Tag Archives: stupid-assness

Free shipping: why it sucks for you

I’m not kidding.

In the modern-day online economy, free shipping has almost become a baseline expectation. I am told that if I’m selling online, and I don’t offer free shipping, I might as well write off every customer under forty. That is tantamount to telling me that every customer under forty is innumerate.

I don’t believe that. But I do believe that some customers, at all ages, refuse to do the simplest arithmetic.

To be fair, free shipping is an acceptable deal–for one item, from one vendor at a time. To be clear: that makes it a wash, not an advantage.

(This, by the way, is the first in a new category of posts at The ‘Lancer: “Robin Hood.” I intend to use this category for public service articles meant to expose ripoffs and scams, and to suggest creative ways to make life worse for ripoff and scam artists. Pyle’s The Merry Adventures of Robin Hood was my absolute favorite book growing up, and over half a century later is still a great inspiration to me.)

The ripoff comes when you buy more than one item from the same vendor. The more you buy, the more you inflate the vendor’s profit. The better a customer you are, the more you suffer. The vendor counts upon you to be an idiot. He hopes you will think: if there’s free shipping, hell, why not stock up?

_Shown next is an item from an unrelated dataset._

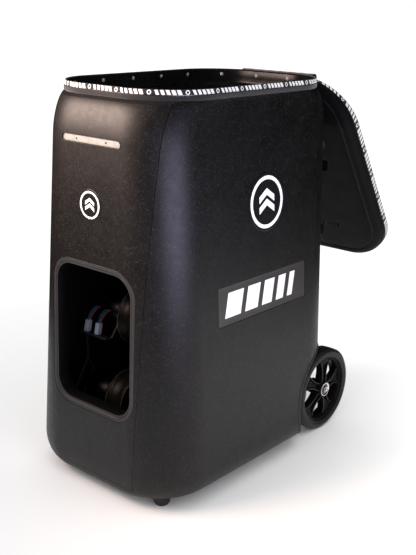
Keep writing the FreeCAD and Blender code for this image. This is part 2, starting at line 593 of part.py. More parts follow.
# ---------------------------------------------------------------- rear panel
panel_z_mid = (REAR_PANEL_Z0 + REAR_PANEL_Z1) / 2
rear_panel = box(-REAR_PANEL_HALF, REAR_PANEL_HALF, 207, REAR_PANEL_Y, REAR_PANEL_Z0, REAR_PANEL_Z1)
rear_panel = rear_panel.cut(box(-58, 58, 200, REAR_PANEL_Y - 4, REAR_PANEL_Z0 + 4, REAR_PANEL_Z1 - 4))
nodes["display_lens"] = box(-40, 40, REAR_PANEL_Y - 2.5, REAR_PANEL_Y - 0.4, 286, 312)
rear_panel = rear_panel.cut(box(-40.2, 40.2, REAR_PANEL_Y - 2.5, REAR_PANEL_Y + 1, 285.8, 312.2))
button_x = [-36, -12, 12, 36]
button_z = 272.0
for i, x in enumerate(button_x):
    rear_panel = rear_panel.cut(rod(7.3, (x, 200, button_z), (0, 1, 0), 40))
    button = rod(7, (x, REAR_PANEL_Y - 5, button_z), (0, 1, 0), 7)
    button = button.fuse(rod(9, (x, REAR_PANEL_Y - 8.5, button_z), (0, 1, 0), 4)).removeSplitter()
    nodes["button_%d" % (i + 1)] = button
rear_panel = rear_panel.cut(box(ROCKER_X - 10, ROCKER_X + 10, 200, 240, LOW_Z - 5, LOW_Z + 5))
rocker_frame = box(ROCKER_X - 13, ROCKER_X + 13, REAR_PANEL_Y, REAR_PANEL_Y + 1.2, LOW_Z - 8, LOW_Z + 8)
rocker_frame = rocker_frame.fuse(box(ROCKER_X - 11, ROCKER_X + 11, 208, REAR_PANEL_Y, LOW_Z - 6, LOW_Z + 6))
rocker_frame = rocker_frame.cut(box(ROCKER_X - 9.6, ROCKER_X + 9.6, 210, 230, LOW_Z - 4.9, LOW_Z + 4.9))
rocker_points = [(-9, -3), (-9, 3.2), (0, 1.6), (9, 3.2), (9, -3), (0, -5)]
rocker_corners = [V(ROCKER_X + x, REAR_PANEL_Y + y, LOW_Z - 4.5) for x, y in rocker_points]
rocker = Part.Face(Part.makePolygon(rocker_corners + rocker_corners[:1])).extrude(V(0, 0, 9))
rocker.rotate(V(ROCKER_X, REAR_PANEL_Y, LOW_Z), Z_AXIS, ROCKER_TILT)
nodes["power_rocker"] = rocker.cut(rod(0.95, (ROCKER_X, REAR_PANEL_Y, LOW_Z - 6), (0, 0, 1), 12))
rocker_pin = rod(0.9, (ROCKER_X, REAR_PANEL_Y, LOW_Z - 5.4), (0, 0, 1), 10.8)

rear_panel = rear_panel.cut(rod(9.2, (SOCKET_X, 200, LOW_Z), (0, 1, 0), 40))
socket = rod(9, (SOCKET_X, 206, LOW_Z), (0, 1, 0), REAR_PANEL_Y - 206)
socket = socket.fuse(rod(9.9, (SOCKET_X, REAR_PANEL_Y, LOW_Z), (0, 1, 0), 1.5)).removeSplitter()
socket = socket.cut(rod(5.5, (SOCKET_X, 210, LOW_Z), (0, 1, 0), 20))
nodes["charge_socket"] = socket.fuse(rod(1.2, (SOCKET_X, 209, LOW_Z), (0, 1, 0), 9)).removeSplitter()
flap_z = LOW_Z + 12
flap = rod(10.5, (SOCKET_X, REAR_PANEL_Y + 1.8, LOW_Z), (0, 1, 0), 1.8)
flap = flap.fuse(box(SOCKET_X - 4, SOCKET_X + 4, REAR_PANEL_Y + 1.8, REAR_PANEL_Y + 3.6, LOW_Z, flap_z))
flap = flap.fuse(rod(1.6, (SOCKET_X - 4, REAR_PANEL_Y + 2.4, flap_z), (1, 0, 0), 8)).removeSplitter()
nodes["socket_cap"] = flap.cut(rod(0.85, (SOCKET_X - 5, REAR_PANEL_Y + 2.4, flap_z), (1, 0, 0), 10))
pin = rod(0.8, (SOCKET_X - 6.5, REAR_PANEL_Y + 2.4, flap_z), (1, 0, 0), 13)
ears = [box(x, x + 2, REAR_PANEL_Y, REAR_PANEL_Y + 4, flap_z - 2, flap_z + 2)
        for x in (SOCKET_X - 7, SOCKET_X + 5)]
cap_hinge = union([pin] + ears)
rear_screws = [rod(3, (x, REAR_PANEL_Y, z), (0, 1, 0), 1.6) for x in (-55, 55)
               for z in (REAR_PANEL_Z0 + 7, REAR_PANEL_Z1 - 7)]
nodes["screws"] = Part.makeCompound(base_screws + rear_screws)
nodes["rear_panel"] = union([rear_panel, rocker_frame, rocker_pin, cap_hinge])

# ---------------------------------------------------------------- pull handle
tube_sets = []
handle = []
grip = rod(GRIP_R, (-TUBE_X - 8, TUBE_Y, GRIP_Z), (1, 0, 0), 2 * (TUBE_X + 8))
grip = grip.cut(box(-12.3, 12.3, TUBE_Y - 5.3, TUBE_Y + 5.3, GRIP_Z + 1, GRIP_Z + 20))
for x in (-TUBE_X, TUBE_X):
    tubes = [pipe(GRIP_R, 7.3, (x, TUBE_Y, 335), (0, 0, 1), 150), rod(GRIP_R, (x, TUBE_Y, 332), (0, 0, 1), 3)]
    for z in (348, 462):
        block = box(x - 13, x + 13, 200, TUBE_Y + 12, z, z + 16).cut(rod(GRIP_R, (x, TUBE_Y, z), (0, 0, 1), 16))
        tubes.append(block.cut(body_block(0, z - 5, z + 20)))
    tube_sets.append(union(tubes))
    handle.append(rod(7, (x, TUBE_Y, 345), (0, 0, 1), GRIP_Z - 345))
nodes["handle_tubes"] = Part.makeCompound(tube_sets)
nodes["handle"] = union([grip] + handle)
nodes["release_button"] = box(-12, 12, TUBE_Y - 5, TUBE_Y + 5, GRIP_Z + 4.5, GRIP_Z + 11.5)

# ---------------------------------------------------------------- rivets and zip
rivet_outline = rim_outline(BOWL_IN + BOWL_T)
rivet_count = 17
pitch = outline_length(rivet_outline) / rivet_count
first = -80 - (rivet_outline[2] + rivet_outline[4])
rivets = []
for i in range(rivet_count):
    spot, inward = walk_outline(rivet_outline, first + pitch * i)
    start = spot - inward * 0.2
    rivets.append(rod(2.2, (start.x, start.y, 616), (inward.x, inward.y, 0), 1.6))
    nodes["hopper_collar"] = nodes["hopper_collar"].cut(rivets[-1])
nodes["rim_rivets"] = Part.makeCompound(rivets)

slider_y = 60.0
slider_x = -RIM_HALF_WIDTH
slider = box(slider_x - 5, slider_x, slider_y - 6, slider_y + 6, 612, 622)
tab_pivot = (slider_x - 7.5, 614)
tab = box(tab_pivot[0] - 0.9, tab_pivot[0] + 0.9, slider_y - 4, slider_y + 4, 586, 615.5)
tab = tab.cut(box(tab_pivot[0] - 2, tab_pivot[0] + 2, slider_y - 2.2, slider_y + 2.2, 589, 605))
tab = tab.fuse(rod(1.8, (tab_pivot[0], slider_y - 4, tab_pivot[1]), (0, 1, 0), 8)).removeSplitter()
nodes["zip_pull_tab"] = tab.cut(rod(0.85, (tab_pivot[0], slider_y - 8, tab_pivot[1]), (0, 1, 0), 16))
tab_pin = rod(0.8, (tab_pivot[0], slider_y - 6, tab_pivot[1]), (0, 1, 0), 12)
tab_ears = [box(tab_pivot[0] - 1.5, slider_x - 5, y, y + 1.5, 612.5, 615.5)
            for y in (slider_y - 6, slider_y + 4.5)]
nodes["zip_slider"] = union([slider, tab_pin] + tab_ears)

# ---------------------------------------------------------------- lid, drawn closed and then swung open
def opened(shape):
    turned = shape.copy()
    turned.rotate(V(0, HINGE_Y, HINGE_Z), X_AXIS, -LID_OPEN_ANGLE)
    return turned


lid_z0 = RIM_TOP_Z + 0.5
lid_steps = [
    (lid_z0, 0.0), (LID_TOP_Z - 12, 0.0), (LID_TOP_Z - 7, 1.2), (LID_TOP_Z - 2.5, 5.0), (LID_TOP_Z, 12.0),
]
wedge_rise = (LID_TOP_Z - LID_HINGE_END_Z) / (RIM_REAR - LID_WEDGE_Y)
wedge_cut = prism_x([(LID_WEDGE_Y, LID_TOP_Z), (260, LID_TOP_Z - (260 - LID_WEDGE_Y) * wedge_rise),
                     (260, 700), (LID_WEDGE_Y, 700)], -200, 200)
lid_wall = Part.makeLoft([plan_wire(rim_outline(0), z) for z, _ in lid_steps[:2]], True, True)
lid_crown = Part.makeLoft([plan_wire(rim_outline(i), z) for z, i in lid_steps[1:]], True, False)
lid_outer = lid_wall.fuse(lid_crown).cut(wedge_cut)
lid_pocket = plan_prism(rim_outline(LID_T), lid_z0 - 1, LID_TOP_Z - 10)
lid_crown_pocket = Part.makeLoft([
    plan_wire(rim_outline(LID_T), LID_TOP_Z - 10), plan_wire(rim_outline(LID_T + 10), LID_TOP_Z - LID_T),
], True, True)
lowered_wedge = wedge_cut.copy()
lowered_wedge.translate(V(0, 0, -LID_T))
lid = lid_outer.cut(lid_pocket.fuse(lid_crown_pocket).cut(lowered_wedge))
raised_ring = pipe(48, 43, (0, 10, LID_TOP_Z - 0.5), (0, 0, 1), 1.3)
nodes["lid_panel"] = opened(lid.fuse(raised_ring).removeSplitter())
lid_tape = plan_ring(rim_outline, -0.8, 0, lid_z0, lid_z0 + 12).cut(wedge_cut)
nodes["lid_tape"] = opened(lid_tape)
leaf = box(-HINGE_HALF, HINGE_HALF, 190, HINGE_Y - 3.0, HINGE_Z + 0.6, HINGE_Z + 1.8)
nodes["lid_leaf"] = opened(leaf.cut(plan_prism(rim_outline(-0.8), 600, 680)))
strip = prism_x([(190, 613.5), (HINGE_Y - 1, HINGE_Z - 1.6), (HINGE_Y - 1, HINGE_Z - 0.2), (190, 614.9)],
                -HINGE_HALF, HINGE_HALF)
strip = strip.cut(plan_prism(rim_outline(0), 590, 640))
hinge_roll = rod(2.5, (-HINGE_HALF, HINGE_Y, HINGE_Z), (1, 0, 0), 2 * HINGE_HALF)
nodes["hinge_strip"] = strip.fuse(hinge_roll).removeSplitter()

# ---------------------------------------------------------------- write every piece
os.makedirs("parts", exist_ok=True)
for name, shape in nodes.items():
    moved = shape.copy()
    moved.translate(V(0, ORIGIN_SHIFT_Y, 0))
    moved.exportStep("parts/%s.step" % name)
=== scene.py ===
import json
import math

import bmesh
import bpy
from mathutils import Matrix, Vector


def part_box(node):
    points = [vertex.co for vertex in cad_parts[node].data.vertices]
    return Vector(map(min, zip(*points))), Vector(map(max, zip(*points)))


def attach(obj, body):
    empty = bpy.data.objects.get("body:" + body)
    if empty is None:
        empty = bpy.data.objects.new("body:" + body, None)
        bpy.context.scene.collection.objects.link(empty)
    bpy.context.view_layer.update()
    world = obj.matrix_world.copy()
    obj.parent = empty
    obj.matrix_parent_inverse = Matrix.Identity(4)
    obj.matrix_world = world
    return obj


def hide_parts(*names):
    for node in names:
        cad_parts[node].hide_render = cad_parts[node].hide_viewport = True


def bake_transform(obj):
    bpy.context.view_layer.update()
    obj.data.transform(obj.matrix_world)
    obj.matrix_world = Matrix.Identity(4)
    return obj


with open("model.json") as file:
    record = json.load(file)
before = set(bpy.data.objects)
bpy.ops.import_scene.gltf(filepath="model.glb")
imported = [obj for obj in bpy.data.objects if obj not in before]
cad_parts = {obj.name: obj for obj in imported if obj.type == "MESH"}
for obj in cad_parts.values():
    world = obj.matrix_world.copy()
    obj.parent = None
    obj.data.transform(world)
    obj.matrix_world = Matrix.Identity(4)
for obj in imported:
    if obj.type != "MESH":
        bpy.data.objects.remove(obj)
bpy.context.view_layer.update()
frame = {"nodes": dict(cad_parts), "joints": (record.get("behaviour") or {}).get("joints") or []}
nodes = frame["nodes"]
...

Let’s take a fairly common vintage baseball card as an example. Suppose it costs $1.50 with free shipping with Vendor Joe. With another, Vendor Jill, it costs $0.75 with $0.75 also for shipping. In the second case, if you buy multiple items, Jill may readily agree to combine your shipping costs to a degree. (Since this is Jill’s moment of victory, if Jill did not, Jill would demonstrate the intellect of a prehistoric fern.) Joe’s shipping charges can’t go below zero, so Jill is sure to be the better deal. No matter what, when you get this so-called free shipping, you are absolutely being charged for the freight; the cost is just relocated to the item’s price.

That card costs either vendor fifty cents to mail, but appearances drive this whole monte game. In essence, Jill charges you the fifty cents plus a modest handling fee. Jill appears petty and pecuniary and nickel-and-diming. For gods’ sake, her shipping costs as much as her merch! What does she think I am, independently wealthy? Joe looks as if he waves a magnanimous hand and throws in the cost of delivery, just to do you a favor, fagedaboudit, good ol’ Joe.

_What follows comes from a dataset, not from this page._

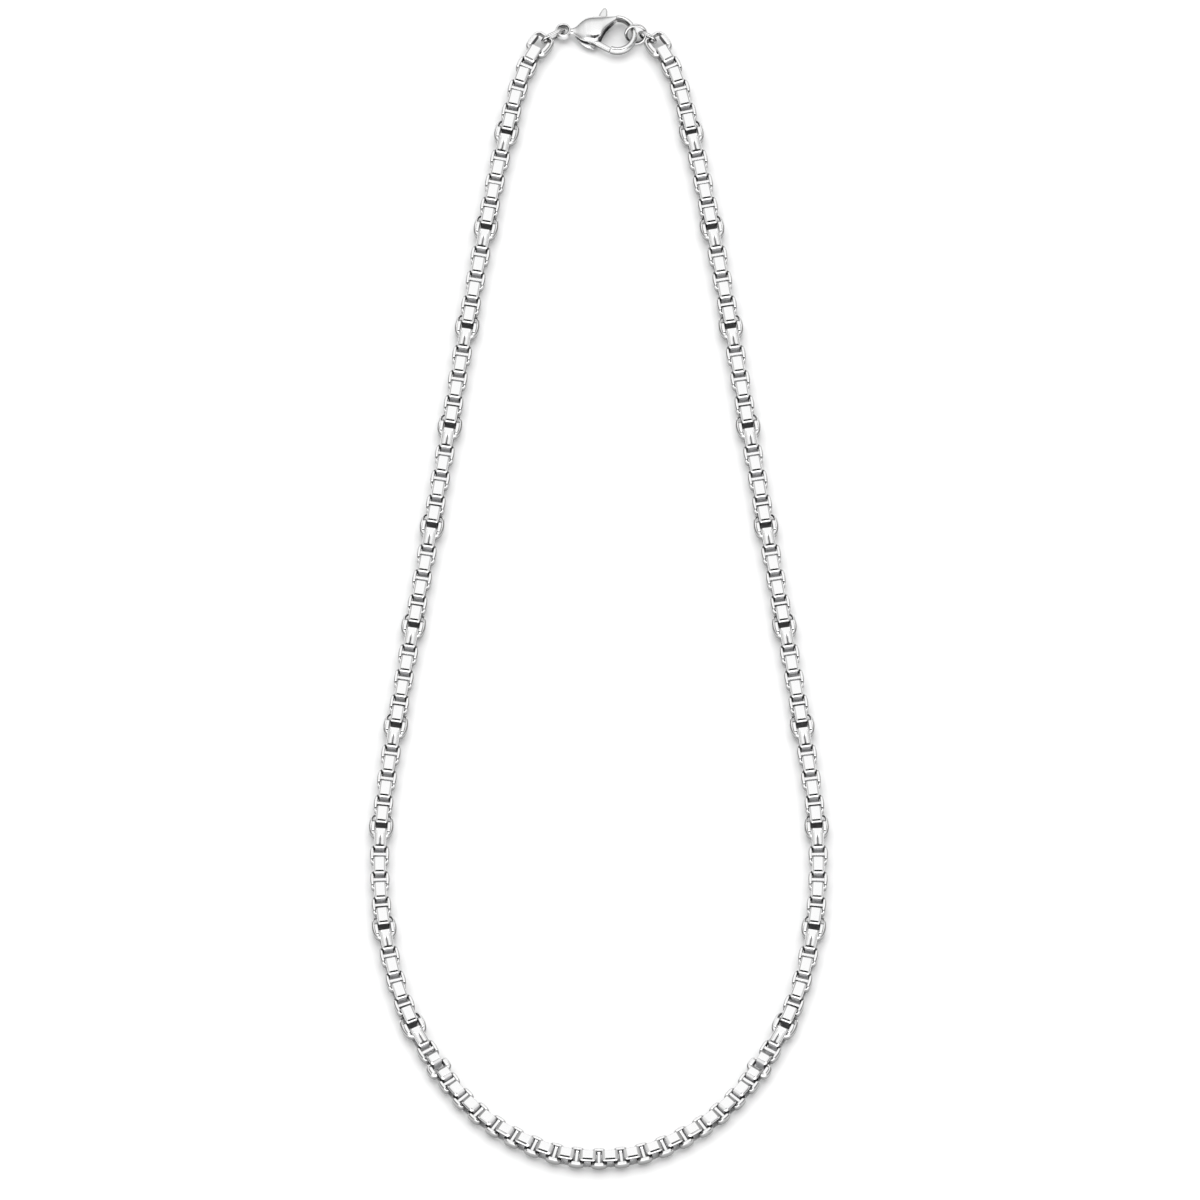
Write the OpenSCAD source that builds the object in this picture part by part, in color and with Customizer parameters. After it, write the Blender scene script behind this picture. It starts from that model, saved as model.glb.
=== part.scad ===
// A box chain necklace, closed by a lobster clasp and laid flat in a long loop.
// Face links stand upright and show a polished face. Frame links lie between them, with two bowed
// rails and a crossbar. Every fourth frame link is a large one, and the face link before it has a
// slit. Millimetres, +Z up. The chain rests on Z = 0, and its box is centred on the origin.
// A link is drawn along X, with its middle at the origin.

/* [Strip] */
// Thickness of the strip in every link
strip_t = 0.34; // [0.3:0.02:0.36]

/* [Face links] */
// Height of a face link, from the surface to its polished face
face_h = 3.3; // [3.2:0.05:3.6]
// Width of a face link's strip
face_w = 2.15; // [1.9:0.05:2.2]
// Outer radius of the four bends of a face link
bend_r = 0.6; // [0.5:0.05:0.9]
// Radius of the corners of a face, seen from above
face_corner_r = 0.45; // [0.2:0.05:0.6]
// Length of a face link in the two side runs
run_face_l = 3.14; // [3:0.02:3.3]
// Length of a face link at the front of the loop
front_face_l = 2.9; // [2.7:0.05:3.2]
// Length of the two face links where the front turns into a run
turn_face_l = 2.35; // [2.2:0.05:2.5]
// Space between two face links at the front and the turn, where the chain lies slack
front_gap = 1.05; // [1:0.01:1.15]
// Space between two face links in the side runs, where it is drawn out
run_gap = 1.82; // [1.7:0.02:1.9]
// Space between the last face links before the clasp
end_gap = 1.6; // [1.5:0.02:1.8]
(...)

Same amount. Same shipping. Same economics–except that you like Joe better. He’s the free shipping person! And when you buy two cards, your brain may think that the more you buy, the more you save, but you can see from this description that it is the other way around: the more you buy, the more you overspend. Suppose you buy ten cards in that price range. Obviously, they cannot all be shipped for one $0.75 shipping charge, but they surely can be shipped for far less than $7.50. Since Jill has not been lobotomized, she knows it costs less than $7.50. Jill also gives you credit for not having been lobotomized, so she presumes you know this as well. So she charges you perhaps $4.00, which still covers her overall shipping plus a little extra: total, $11.50.

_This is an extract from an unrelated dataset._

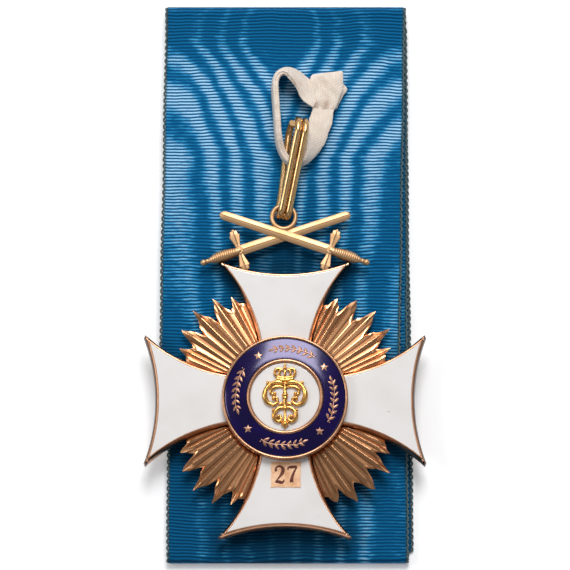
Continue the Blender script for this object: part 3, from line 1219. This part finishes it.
cross_frame()
back_plate()
for arm, degrees in (("enamel_right", 0), ("enamel_top", 90), ("enamel_left", 180), ("enamel_bottom", 270)):
    arm_enamel(arm, degrees)
gold_rays()
medallion()
band_trim()
SILK = silk_strip()
EDGING, RIBBON_LENGTH = picot_edging()
centre_emblem()
paper_label()
crossed_swords()
ribbon_bail()


# The table and the light, in metres
def pale_table(half=1.5, below=-0.00005):
    """A white table that glows a little, so that it comes out as pale as the photo's ground."""
    mesh = bpy.data.meshes.new("pale_table")
    corners = [(-half, -half, below), (half, -half, below), (half, half, below), (-half, half, below)]
    mesh.from_pydata(corners, [], [(0, 1, 2, 3)])
    paint = Finish("table_paint", Roughness=0.9, Specular_IOR_Level=0.1, Emission_Strength=0.2)
    tone = paint.noise(paint.place(), 3.0, 2.0)
    white = paint.mix(shade(252, 252, 252), shade(248, 248, 249), tone)
    paint.feed(Base_Color=white, Emission_Color=white)
    mesh.materials.append(paint.material)
    table = bpy.data.objects.new("pale_table", mesh)
    SCENE.collection.objects.link(table)


def soft_box(name, place, width, height, watts):
    """A rectangular lamp at a place, facing the origin."""
    lamp = bpy.data.lights.new(name, "AREA")
    lamp.shape = "RECTANGLE"
    lamp.size, lamp.size_y = width, height
    lamp.energy = watts
    box = bpy.data.objects.new(name, lamp)
    box.location = place
    box.rotation_euler = Vector(place).to_track_quat("Z", "Y").to_euler()
    SCENE.collection.objects.link(box)


def light_the_scene():
    """A dim room, a large lamp beyond the badge and four weaker ones round it."""
    world = bpy.data.worlds.new("room")
    world.use_nodes = True
    room = world.node_tree.nodes["Background"]
    room.inputs["Color"].default_value = (0.95, 0.97, 1.0, 1.0)
    room.inputs["Strength"].default_value = 0.17
    SCENE.world = world
    soft_box("key", (0.05, 0.55, 0.81), 0.42, 0.5, 6.95)
    soft_box("sky", (0.0, 0.85, 0.5), 0.98, 0.5, 1.9)
    soft_box("left_side", (-0.73, 0.09, 0.68), 0.3, 0.42, 2.0)
    soft_box("right_below", (0.66, -0.25, 0.7), 0.4, 0.4, 0.3)
    soft_box("front", (0.0, -0.75, 0.66), 0.5, 0.25, 0.5)


pale_table()
light_the_scene()
SCENE.view_settings.view_transform = "Standard"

Joe can’t lower shipping costs below free, so unless he offers a volume discount, his ten cards cost you $15.00. And whatever his volume discount, it is unlikely to beat Jill’s simple and fair charge.

Fagedaboudit.

Why doesn’t everyone go to Jill for their bulk buys? Joe counts upon your negative emotional reaction to Jill’s method, which appears to be dinging you for every little thing à la carte. (You mean I have to pay for extra sauces?) Also, you have to ascertain in advance what her policy will be, and that requires icky work-like stuff like reading and asking her questions. There is also addition and subtraction in play, which is math, thus even ickier and difficult and wasn’t on the test. It’s all so hard, and you just want to be done! The five-second instant gratification cycle has passed! Joe is hosing you, but you like him better, because he doesn’t quibble over petty stuff like shipping charges. Bing, bang, done, oh, I have a text coming in.

It’s a shell game. Ever seen those? Pick which coconut half (or overturned bowl, whatever) the ball is under. You always win the first time, just like a monte game. Or a nearby shill steps up and ‘wins’ to make it look good. When there’s more on the line, there is no way you win because the target has been moved in a way your eye will not track.

For one item, free shipping is a wash. Take it for gospel that the vendor pays for and is being paid for the shipping, whatever shell the money is under. Beyond one item, with the same vendor, the equation is simple:

The more you shop, the more you’re milked.

Joe really, really, really hopes you will never figure this out.

Ah, but what if Jill screws you by only discounting shipping a little bit?

First, this would defeat our non-lobotomized premise about Jill, because Jill would be stupid not to know she’s dealing with someone who has figured out the shell game and has chosen her on the logical presumption of better value. Jill is honest enough not to use the free shipping ripoff. Second, and consequently, Jill knows that she has a volume customer who may buy significant amounts from her in the future–but not if she gouges on the shipping. Once that customer trusts her to keep freight charges within reason, she will be a preferred vendor.

Joe? Fagedaboudim. Jill rocks. Joe’s running game on his customers.

Free shipping: just another shell game to make people think they got a bargain when in fact it’s a wash for one item, and a ripoff for more than one.